77   // But make sure we get *some* error if things are totally broken.
78   OS << llvm::formatv(
79       "#if !__has_include(<{0}>)\n"
80       "#error Mandatory header <{0}> not found in standard library!\n"
81       "#endif\n",
82       Mandatory);
83 
84   for (auto Header : Headers) {
85     OS << llvm::formatv("#if __has_include({0})\n"
86                         "#include {0}\n"
87                         "#endif\n",
88                         Header);
89   }
90   return Result;
91 }
92 
93 } // namespace
94 
95 llvm::StringRef getStdlibUmbrellaHeader(const LangOptions &LO) {
96   // The umbrella header is the same for all versions of each language.
97   // Headers that are unsupported in old lang versions are usually guarded by
98   // #if. Some headers may be not present in old stdlib versions, the umbrella
99   // header guards with __has_include for this purpose.
100   Lang L = langFromOpts(LO);
101   switch (L) {
102   case CXX:
103     static std::string *UmbrellaCXX = new std::string(buildUmbrella(
104         mandatoryHeader(L),
105         tooling::stdlib::Header::all(tooling::stdlib::Lang::CXX)));
106     return *UmbrellaCXX;
107   case C:
108     static std::string *UmbrellaC = new std::string(
109         buildUmbrella(mandatoryHeader(L),
110                       tooling::stdlib::Header::all(tooling::stdlib::Lang::C)));
111     return *UmbrellaC;
112   }
113   llvm_unreachable("invalid Lang in langFromOpts");
114 }
115 
116 namespace {
117 
118 // Including the standard library leaks unwanted transitively included symbols.
119 //
120 // We want to drop these, they're a bit tricky to identify:
121 //  - we don't want to limit to symbols on our list, as our list has only
122 //    top-level symbols (and there may be legitimate stdlib extensions).
123 //  - we can't limit to only symbols defined in known stdlib headers, as stdlib
124 //    internal structure is murky
125 //  - we can't strictly require symbols to come from a particular path, e.g.

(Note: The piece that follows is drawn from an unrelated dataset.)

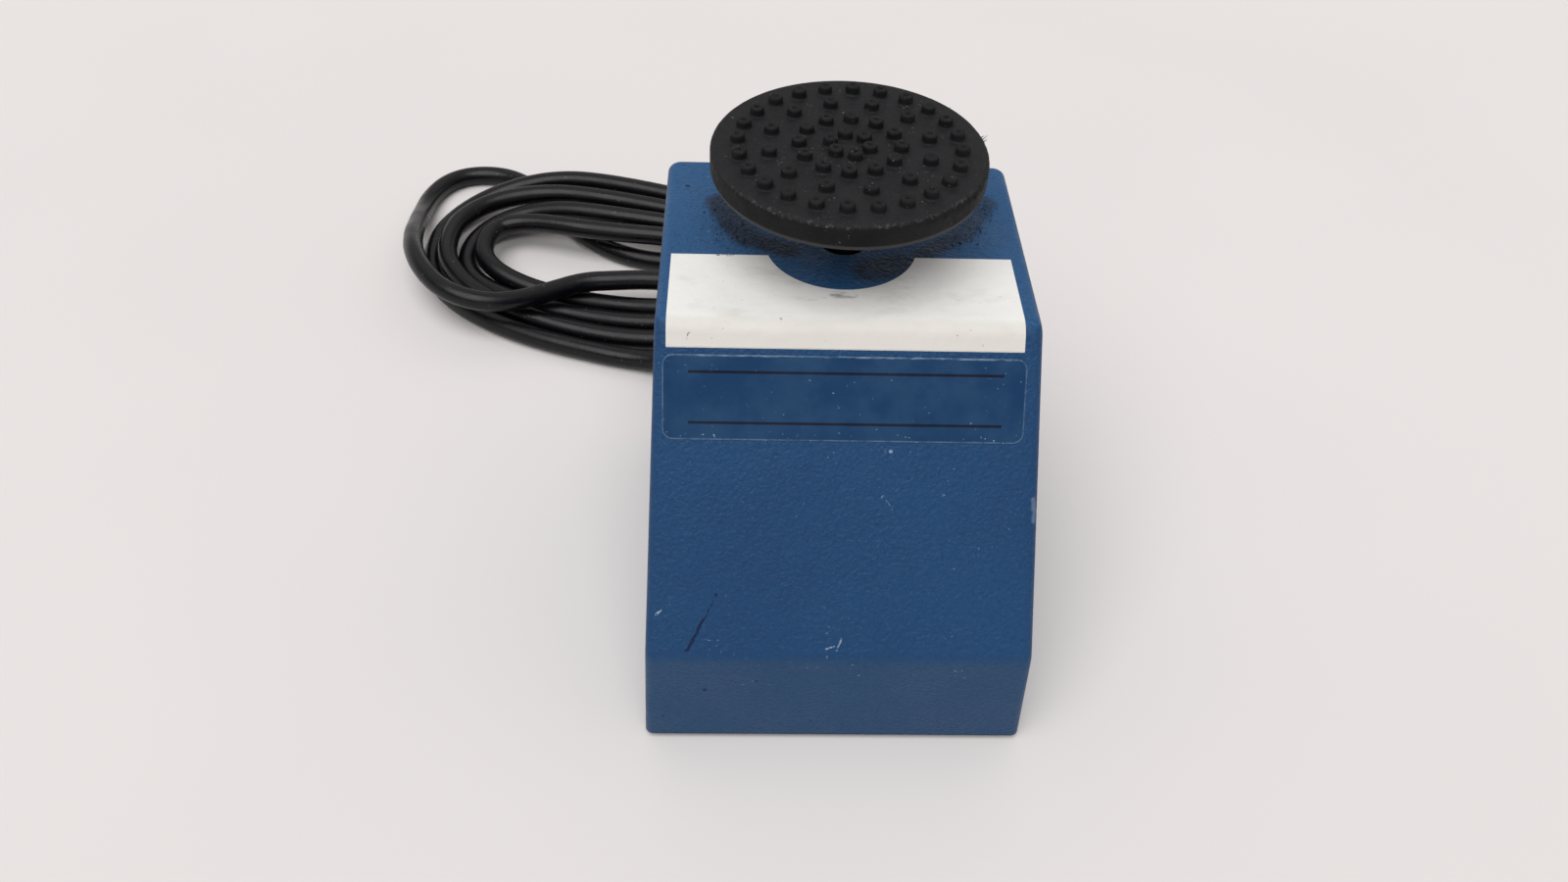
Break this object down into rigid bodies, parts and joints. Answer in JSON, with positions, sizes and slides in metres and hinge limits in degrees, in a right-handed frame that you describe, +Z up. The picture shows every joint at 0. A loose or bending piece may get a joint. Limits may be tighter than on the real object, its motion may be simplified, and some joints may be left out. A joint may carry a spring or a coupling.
{
  "type": "vortex mixer",
  "caption": "Touch-operated bench vortex mixer: metal case with a sloping front, nubbed round rubber head on an orbiting eccentric drive, and its mains lead in a hank.",
  "frame": {"origin": "on the table under the middle of the case", "axes": "+X to the right seen from the front, +Y from the sloping front to the rear wall, +Z up"},
  "size_m": [0.2348, 0.3046, 0.1494],
  "materials": {
    "case_paint": "orange peel, satin",
    "plated_steel": "zinc plated",
    "sheet_steel": "rolled",
    "lamination_steel": "stacked laminations, varnished",
    "bearing_steel": "ground",
    "cast_aluminium": "as cast",
    "cast_iron": "machined",
    "copper": "enamelled copper",
    "bronze": "sintered bronze",
    "brass": "bright",
    "black_rubber": "matt, moulded",
    "black_cord": "satin jacket",
    "black_nylon": "moulded",
    "head_casting": "moulded",
    "white_nylon": "moulded",
    "ivory_plastic": "moulded",
    "label_film": "white vinyl film",
    "nameplate_film": "tinted film",
    "wire_insulation": "insulated wire"
  },
  "bodies": {
    "case": {"base_plate": "plated_steel", "base_screws": "plated_steel", "boot_ring": "plated_steel", "boot_screws": "plated_steel", "cord_hank": "black_cord", "cord_lead": "black_cord", "cord_tail": "black_cord", "feet": "black_rubber", "ground_lug": "plated_steel", "ground_screw": "plated_steel", "housing": "case_paint", "inner_jacket": "black_cord", "instruction_label": "label_film", "motor_wires": "wire_insulation", "nameplate": "nameplate_film", "plate_screws": "plated_steel", "plug_blades": "brass", "plug_body": "black_cord", "post_clips": "plated_steel", "rear_label": "label_film", "relief_nut": "black_nylon", "return_springs": "plated_steel", "sealing_boot": "black_rubber", "strain_relief": "black_rubber", "supply_wires": "wire_insulation", "suspension_posts": "plated_steel", "switch_body": "black_nylon", "switch_bracket": "sheet_steel", "switch_pin": "plated_steel", "switch_screws": "plated_steel", "switch_terminals": "brass", "switch_wires": "wire_insulation", "terminal_block": "ivory_plastic"},
    "carriage": {"carriage_plate": "sheet_steel", "carriage_bushes": "white_nylon", "stator_core": "lamination_steel", "coil_core": "lamination_steel", "coil_bobbin": "white_nylon", "coil_winding": "copper", "shading_rings": "copper", "upper_bracket": "sheet_steel", "lower_bracket": "sheet_steel", "shaft_sleeves": "bronze", "motor_screws": "plated_steel", "motor_nuts": "plated_steel"},
    "rotor": {"rotor_core": "lamination_steel", "rotor_end_rings": "cast_aluminium", "rotor_shaft": "plated_steel", "eccentric_hub": "cast_iron", "eccentric_set_screw": "plated_steel", "bearing_inner_race": "bearing_steel", "bearing_clip": "plated_steel"},
    "drive_cup": {"drive_cup": "black_nylon", "bearing_outer_race": "bearing_steel", "bearing_balls": "bearing_steel"},
    "head": {"head_stem": "plated_steel", "head_platform": "head_casting", "platform_cover": "black_rubber"},
    "switch_lever": {"switch_lever": "plated_steel"},
    "switch_plunger": {"switch_plunger": "black_nylon"}
  },
  "joints": [
    {"name": "head_press", "type": "slide", "parent": "case", "child": "carriage", "axis": [0, 0, -1], "range_m": [0, 0.003], "stiffness_N_per_m": 2500, "springref_m": -0.01, "deforming": ["return_springs", "sealing_boot", "motor_wires"]},
    {"name": "rotor_spin", "type": "hinge", "parent": "carriage", "child": "rotor", "pos_m": [0, 0.021, 0.045], "axis": [0, 0, 1], "continuous": true},
    {"name": "cup_orbit", "type": "hinge", "parent": "rotor", "child": "drive_cup", "pos_m": [0, 0.023, 0.085], "axis": [0, 0, 1], "continuous": true},
    {"name": "head_lift", "type": "slide", "parent": "drive_cup", "child": "head", "axis": [0, 0, 1], "range_m": [0, 0.026]},
    {"name": "lever_tilt", "type": "hinge", "parent": "case", "child": "switch_lever", "pos_m": [-0.017, -0.04875, 0.0197], "axis": [0, -1, 0], "range_deg": [0, 12.4]},
    {"name": "plunger_push", "type": "slide", "parent": "case", "child": "switch_plunger", "axis": [0, 0, -1], "range_m": [0, 0.00078]}
  ],
  "couplings": [
    {"joint": "cup_orbit", "follows": "rotor_spin", "ratio": -1},
    {"joint": "lever_tilt", "follows": "head_press", "rad_per_m": 71.97},
    {"joint": "plunger_push", "follows": "head_press", "ratio": 0.254}
  ]
}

126 //      libstdc++ is mostly under /usr/include/c++/10/...
127 //      but std::ctype_base is under /usr/include/<platform>/c++/10/...
128 // We require the symbol to come from a header that is *either* from
129 // the standard library path (as identified by the location of <vector>), or
130 // another header that defines a symbol from our stdlib list.
131 SymbolSlab filter(SymbolSlab Slab, const StdLibLocation &Loc) {
132   SymbolSlab::Builder Result;
133 
134   static auto &StandardHeaders = *[] {
135     auto *Set = new llvm::DenseSet<llvm::StringRef>();
136     for (auto Header : tooling::stdlib::Header::all(tooling::stdlib::Lang::CXX))
137       Set->insert(Header.name());
138     for (auto Header : tooling::stdlib::Header::all(tooling::stdlib::Lang::C))
139       Set->insert(Header.name());
140     return Set;
141   }();
142 
143   // Form prefixes like file:///usr/include/c++/10/
144   // These can be trivially prefix-compared with URIs in the indexed symbols.
145   llvm::SmallVector<std::string> StdLibURIPrefixes;
146   for (const auto &Path : Loc.Paths) {
147     StdLibURIPrefixes.push_back(URI::create(Path).toString());
148     if (StdLibURIPrefixes.back().back() != '/')
149       StdLibURIPrefixes.back().push_back('/');
150   }
151   // For each header URI, is it *either* prefixed by StdLibURIPrefixes *or*
152   // owner of a symbol whose insertable header is in StandardHeaders?
153   // Pointer key because strings in a SymbolSlab are interned.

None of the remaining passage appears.